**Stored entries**
⁂
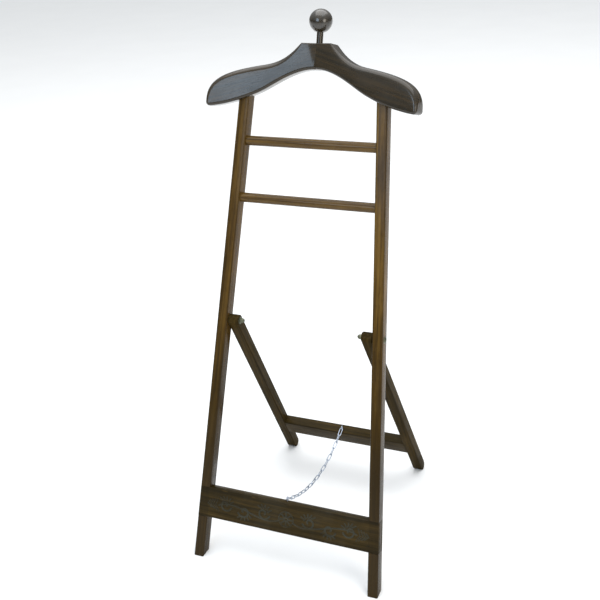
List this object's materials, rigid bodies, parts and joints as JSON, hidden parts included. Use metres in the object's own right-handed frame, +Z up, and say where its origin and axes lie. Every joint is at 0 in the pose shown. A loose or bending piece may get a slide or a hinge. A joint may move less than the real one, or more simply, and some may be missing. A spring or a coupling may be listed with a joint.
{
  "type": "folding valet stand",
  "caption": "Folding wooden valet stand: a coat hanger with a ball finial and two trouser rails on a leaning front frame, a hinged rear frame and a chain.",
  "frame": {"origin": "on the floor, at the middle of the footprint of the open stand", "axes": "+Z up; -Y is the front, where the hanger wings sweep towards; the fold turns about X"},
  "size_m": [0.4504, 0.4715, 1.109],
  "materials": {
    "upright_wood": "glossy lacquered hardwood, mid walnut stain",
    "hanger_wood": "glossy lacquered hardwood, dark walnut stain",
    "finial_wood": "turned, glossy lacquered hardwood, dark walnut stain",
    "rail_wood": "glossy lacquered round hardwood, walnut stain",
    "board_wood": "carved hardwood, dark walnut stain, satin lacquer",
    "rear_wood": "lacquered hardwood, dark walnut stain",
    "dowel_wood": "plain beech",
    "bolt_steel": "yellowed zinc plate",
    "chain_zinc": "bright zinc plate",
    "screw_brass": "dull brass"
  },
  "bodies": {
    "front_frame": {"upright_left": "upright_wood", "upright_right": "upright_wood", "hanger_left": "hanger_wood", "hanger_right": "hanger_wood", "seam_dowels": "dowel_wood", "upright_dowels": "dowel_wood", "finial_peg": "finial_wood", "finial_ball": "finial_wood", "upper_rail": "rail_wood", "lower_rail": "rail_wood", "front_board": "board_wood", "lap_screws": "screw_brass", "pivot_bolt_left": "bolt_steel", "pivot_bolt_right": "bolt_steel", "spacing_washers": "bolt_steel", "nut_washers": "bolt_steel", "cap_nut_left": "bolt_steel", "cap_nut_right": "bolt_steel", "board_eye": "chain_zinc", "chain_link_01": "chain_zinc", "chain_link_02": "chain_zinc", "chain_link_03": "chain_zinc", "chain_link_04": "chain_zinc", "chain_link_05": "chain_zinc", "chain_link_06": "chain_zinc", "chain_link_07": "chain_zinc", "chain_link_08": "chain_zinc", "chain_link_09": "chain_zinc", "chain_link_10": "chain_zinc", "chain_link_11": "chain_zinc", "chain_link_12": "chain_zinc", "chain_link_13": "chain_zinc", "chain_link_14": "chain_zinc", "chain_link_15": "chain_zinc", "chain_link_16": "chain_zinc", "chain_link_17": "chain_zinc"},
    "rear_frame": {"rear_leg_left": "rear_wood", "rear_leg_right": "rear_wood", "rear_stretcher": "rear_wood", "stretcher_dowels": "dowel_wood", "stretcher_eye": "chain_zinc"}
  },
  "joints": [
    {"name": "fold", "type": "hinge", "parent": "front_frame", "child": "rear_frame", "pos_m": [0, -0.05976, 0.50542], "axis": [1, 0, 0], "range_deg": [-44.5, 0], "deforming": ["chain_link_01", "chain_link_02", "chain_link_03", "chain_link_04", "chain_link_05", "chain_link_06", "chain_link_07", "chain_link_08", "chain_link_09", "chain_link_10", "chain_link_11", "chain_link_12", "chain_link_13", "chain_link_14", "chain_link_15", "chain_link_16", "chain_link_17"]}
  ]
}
⁂
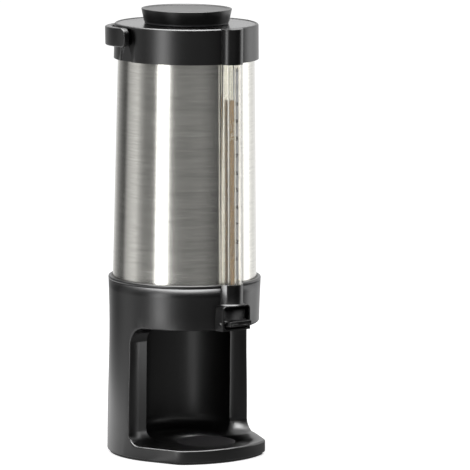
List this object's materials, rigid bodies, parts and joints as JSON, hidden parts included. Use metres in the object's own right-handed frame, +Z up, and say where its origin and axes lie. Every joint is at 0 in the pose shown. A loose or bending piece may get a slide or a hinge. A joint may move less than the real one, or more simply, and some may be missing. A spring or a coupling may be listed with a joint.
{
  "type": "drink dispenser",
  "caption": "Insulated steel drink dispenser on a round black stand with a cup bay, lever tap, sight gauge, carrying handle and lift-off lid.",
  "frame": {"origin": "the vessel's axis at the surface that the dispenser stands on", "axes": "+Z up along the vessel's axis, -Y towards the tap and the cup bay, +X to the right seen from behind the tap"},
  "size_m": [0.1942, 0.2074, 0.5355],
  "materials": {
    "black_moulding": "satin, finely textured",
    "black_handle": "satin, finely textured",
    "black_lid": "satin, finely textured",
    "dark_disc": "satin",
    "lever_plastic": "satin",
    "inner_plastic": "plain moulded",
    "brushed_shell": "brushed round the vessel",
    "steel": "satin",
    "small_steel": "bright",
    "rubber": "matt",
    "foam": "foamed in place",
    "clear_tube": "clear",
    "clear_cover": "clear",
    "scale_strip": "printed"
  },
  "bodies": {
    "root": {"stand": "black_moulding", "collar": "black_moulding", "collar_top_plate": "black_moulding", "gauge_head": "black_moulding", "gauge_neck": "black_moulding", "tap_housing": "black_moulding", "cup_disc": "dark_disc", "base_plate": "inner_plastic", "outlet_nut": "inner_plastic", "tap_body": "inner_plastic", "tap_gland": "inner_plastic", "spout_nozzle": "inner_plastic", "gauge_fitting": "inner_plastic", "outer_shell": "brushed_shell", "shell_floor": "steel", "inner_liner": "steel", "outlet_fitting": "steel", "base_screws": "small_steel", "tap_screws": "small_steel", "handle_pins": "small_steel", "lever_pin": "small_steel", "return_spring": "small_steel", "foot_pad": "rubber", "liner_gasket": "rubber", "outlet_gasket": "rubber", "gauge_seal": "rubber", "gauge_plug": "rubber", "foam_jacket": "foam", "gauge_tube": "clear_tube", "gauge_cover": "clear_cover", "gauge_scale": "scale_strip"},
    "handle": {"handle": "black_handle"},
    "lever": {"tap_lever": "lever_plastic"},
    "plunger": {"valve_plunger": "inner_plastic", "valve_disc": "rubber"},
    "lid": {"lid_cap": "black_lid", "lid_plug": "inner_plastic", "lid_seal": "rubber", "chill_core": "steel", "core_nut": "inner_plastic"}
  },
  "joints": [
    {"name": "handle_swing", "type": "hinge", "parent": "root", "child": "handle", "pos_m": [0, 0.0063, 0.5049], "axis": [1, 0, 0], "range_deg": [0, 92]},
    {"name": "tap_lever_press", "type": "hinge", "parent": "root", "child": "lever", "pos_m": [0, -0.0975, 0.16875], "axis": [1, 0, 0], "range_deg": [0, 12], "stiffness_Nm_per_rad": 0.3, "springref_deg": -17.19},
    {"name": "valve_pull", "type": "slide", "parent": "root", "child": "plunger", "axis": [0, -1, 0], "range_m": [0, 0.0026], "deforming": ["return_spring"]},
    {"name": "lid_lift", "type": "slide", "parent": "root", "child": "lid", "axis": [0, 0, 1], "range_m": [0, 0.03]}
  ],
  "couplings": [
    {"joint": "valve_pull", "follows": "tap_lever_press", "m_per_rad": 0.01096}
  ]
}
⁂
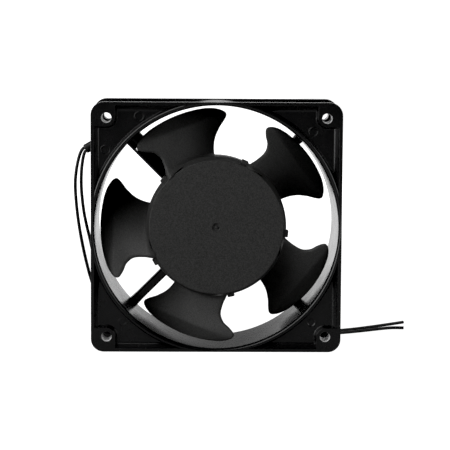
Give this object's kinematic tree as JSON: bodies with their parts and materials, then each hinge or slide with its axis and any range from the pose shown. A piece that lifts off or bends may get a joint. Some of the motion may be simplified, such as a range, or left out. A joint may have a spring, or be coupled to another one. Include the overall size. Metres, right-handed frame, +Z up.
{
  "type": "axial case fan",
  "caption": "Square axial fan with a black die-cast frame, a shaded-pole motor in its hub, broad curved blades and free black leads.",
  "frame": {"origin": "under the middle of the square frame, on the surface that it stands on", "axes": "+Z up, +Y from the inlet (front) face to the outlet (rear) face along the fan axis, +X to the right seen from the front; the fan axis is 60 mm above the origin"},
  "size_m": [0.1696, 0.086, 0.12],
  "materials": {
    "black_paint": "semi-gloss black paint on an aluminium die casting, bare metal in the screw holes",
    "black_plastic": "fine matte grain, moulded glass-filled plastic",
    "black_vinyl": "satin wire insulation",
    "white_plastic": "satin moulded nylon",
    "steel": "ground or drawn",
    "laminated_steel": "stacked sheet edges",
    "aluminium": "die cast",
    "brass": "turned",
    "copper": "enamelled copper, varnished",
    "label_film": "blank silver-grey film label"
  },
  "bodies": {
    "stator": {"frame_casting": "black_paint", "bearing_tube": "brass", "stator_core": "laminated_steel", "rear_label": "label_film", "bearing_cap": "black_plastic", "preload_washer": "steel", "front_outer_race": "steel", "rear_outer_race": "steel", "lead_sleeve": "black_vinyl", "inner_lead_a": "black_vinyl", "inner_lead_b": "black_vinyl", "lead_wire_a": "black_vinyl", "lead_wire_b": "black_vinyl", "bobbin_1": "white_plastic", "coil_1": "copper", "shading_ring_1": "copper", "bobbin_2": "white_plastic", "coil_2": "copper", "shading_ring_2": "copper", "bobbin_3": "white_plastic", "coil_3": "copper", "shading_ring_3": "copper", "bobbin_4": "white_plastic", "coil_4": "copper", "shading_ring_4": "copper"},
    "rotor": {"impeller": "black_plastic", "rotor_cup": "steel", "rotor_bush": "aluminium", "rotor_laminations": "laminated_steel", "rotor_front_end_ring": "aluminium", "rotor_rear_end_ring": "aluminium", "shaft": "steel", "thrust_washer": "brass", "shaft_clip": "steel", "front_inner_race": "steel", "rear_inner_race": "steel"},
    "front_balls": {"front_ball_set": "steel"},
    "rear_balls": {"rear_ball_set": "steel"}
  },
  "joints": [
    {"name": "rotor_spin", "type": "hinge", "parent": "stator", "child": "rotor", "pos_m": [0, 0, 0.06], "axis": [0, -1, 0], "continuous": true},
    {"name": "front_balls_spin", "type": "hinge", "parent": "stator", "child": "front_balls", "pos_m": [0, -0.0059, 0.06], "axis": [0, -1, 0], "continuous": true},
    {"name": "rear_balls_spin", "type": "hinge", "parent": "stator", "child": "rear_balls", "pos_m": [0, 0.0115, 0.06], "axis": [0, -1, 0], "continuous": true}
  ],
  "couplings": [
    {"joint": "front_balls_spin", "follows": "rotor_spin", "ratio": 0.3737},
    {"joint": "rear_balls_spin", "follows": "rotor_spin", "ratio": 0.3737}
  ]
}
⁂
**Description of the task**
Which lines in the records above contain the string "that"? Copy each one.

**Output**
  "frame": {"origin": "the vessel's axis at the surface that the dispenser stands on", "axes": "+Z up along the vessel's axis, -Y towards the tap and the cup bay, +X to the right seen from behind the tap"},
Give this object's kinematic tree as JSON: bodies with their parts and materials, then each hinge or slide with its axis and any range from the pose shown. A piece that lifts off or bends may get a joint. Some of the motion may be simplified, such as a range, or left out. A joint may have a spring, or be coupled to another one. Include the overall size. Metres, right-handed frame, +Z up.
  "frame": {"origin": "under the middle of the square frame, on the surface that it stands on", "axes": "+Z up, +Y from the inlet (front) face to the outlet (rear) face along the fan axis, +X to the right seen from the front; the fan axis is 60 mm above the origin"},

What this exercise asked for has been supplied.